A new study found that frequently eating fried foods before pregnancy was tied to higher rates of gestational diabetes, a type of diabetes that develops during pregnancy. This association was stronger in women who ate a lot of fatty fried foods from outside the home.
The study was written by Cuilin Zhang, MD, of the Eunice Kennedy Shriver National Institute of Child Health and Development in Bethesda, MD, and colleagues.
The study authors found that women who ate fried foods seven or more times a week were more than twice as likely as women who ate fried food less than once a week to have gestational diabetes.
Gestational diabetes can lead to problems for both the baby and mother. Women with gestational diabetes are at risk for high blood pressure. They are also more likely to develop diabetes later in life, past research suggested. Babies born to mothers who have gestational diabetes may be unusually large at birth, may be born early or may have other health issues like troubled breathing.
This study included 15,027 women from the Nurse’s Health Study II. There were 21,079 pregnancies among these women.
In 10 years of follow-up, 47 of the pregnant women were found to have gestational diabetes.
In 1991, and then every four years, the women were asked to complete surveys about their lives. These surveys asked whether the women smoked or took medication. The women also answered questions about how often they ate fried foods, and whether they made the food or bought it outside the home.

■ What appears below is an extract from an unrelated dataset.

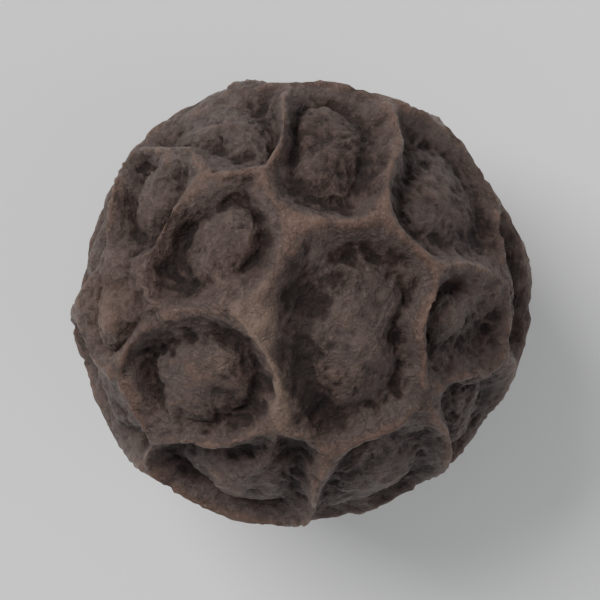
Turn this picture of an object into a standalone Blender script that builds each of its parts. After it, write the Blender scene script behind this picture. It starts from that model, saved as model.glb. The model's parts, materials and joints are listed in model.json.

Answers ranged from eating fried food less than once a week to seven or more times a week. The women did not describe the amount or type of fried food they ate.
Results showed that the more times each week a woman reported eating fried foods, the greater her risk was for gestational diabetes.
The study authors then looked at body mass index (BMI) — a height- and weight-based measure of body fat. When BMI was factored in, women who ate fried foods seven or more times a week had an 88 percent increased risk for gestational diabetes, compared to women who ate fried food less than once a week.
Women who ate fried food prepared outside the home had a greater risk for gestational diabetes than women who ate fried food prepared at home.
The authors wrote that fats used in restaurants are often used several times and are less healthy than fats used at home.
“The connection between fried food and diabetes has to do with the increased rate of obesity in women who consume large amounts of fried food," said Dr. Andre F. Hall, an OB-GYN at Birth and Women's Care in Fayetteville, NC, in an interview with dailyRx News. "This appears to be greater away from home, and I believe this relates to the increased fat found in fast food products as compared to what is generally prepared at home."
The study authors noted that “the potential detrimental effects of fried food consumption on GDM (gestational diabetes mellitus) risk may result from the modification of foods and frying medium and generation of harmful by-products during the frying process.”
The authors said they hope women who learn of their study will eat less fried food.
“Our study indicates potential benefits of limiting fried food consumption in the prevention of GDM in women of reproductive age,” they wrote.
Further studies are needed to confirm and expand upon the findings, they added.
This study was published Oct. 8 in Diabetologia.
This study was funded by the Intramural Research Program of the Eunice Kennedy Shriver National Institute of Child Health and Human Development. The authors declared no conflicts of interest.